The MTX is all take and no give, in the sense that it will not itself transmit MIDI information - though it is equipped with a MIDI Thru socket which allows incoming MIDI information from a controlling unit (say a trigger-to-MIDI converter) to be passed on via the MTX to another voice unit (say a drum machine).


ITS THIS CHOICE of accessing sounds which makes the MTX so versatile. If you've got a MIDI setup already, you can use a combination of triggering by pads and by MIDI to create a series of effects. If MIDI leaves you cold, you can just plug in the pads and get on with things straight away.
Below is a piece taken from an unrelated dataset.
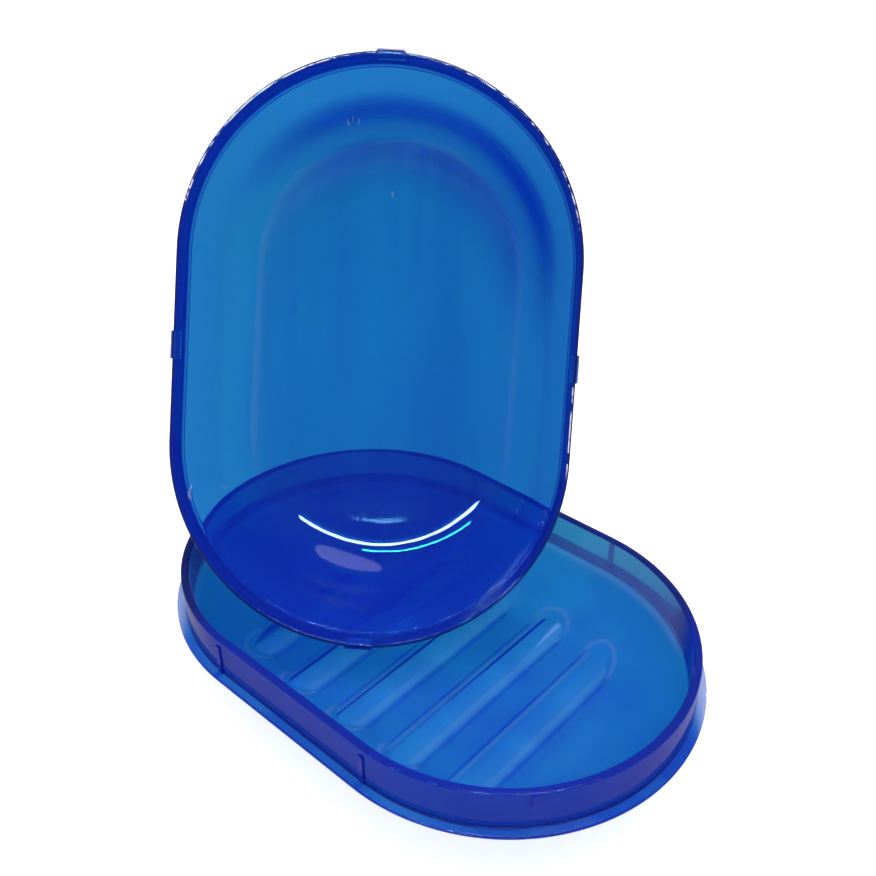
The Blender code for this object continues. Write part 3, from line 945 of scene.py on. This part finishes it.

The MTX9 successfully combines user-friendliness and fairly complex facilities with which you may experiment (almost) to your heart's content. The factory preset kits provide a useful facility for those who don't want to dip their toes in the waters of programming (and Simmons' experience indicates that many owners don't ever get beyond this stage). Yet creating your own sounds is really where the MTX9 comes into its own, and where most of its capabilities lie. Get hooked on this side of things and you'll soon be wishing there were twice the number of user memories.

At just over £500, the MTX9 compares favourably with any other method you might choose of adding a number of electronic voices to your setup. And with the added advantage of the delay and mixing facilities, the MTX9 package actually adds up to a lot more.

The MTX9 deserves to be popular. It fills a slot in the market for a versatile peripheral unit which is simple to use, but which above all reflects the rhythmist's needs, be they acoustic skin basher, percussionist, electronics whizz-kid, or beatbox addict. Long live the electronic drum kit.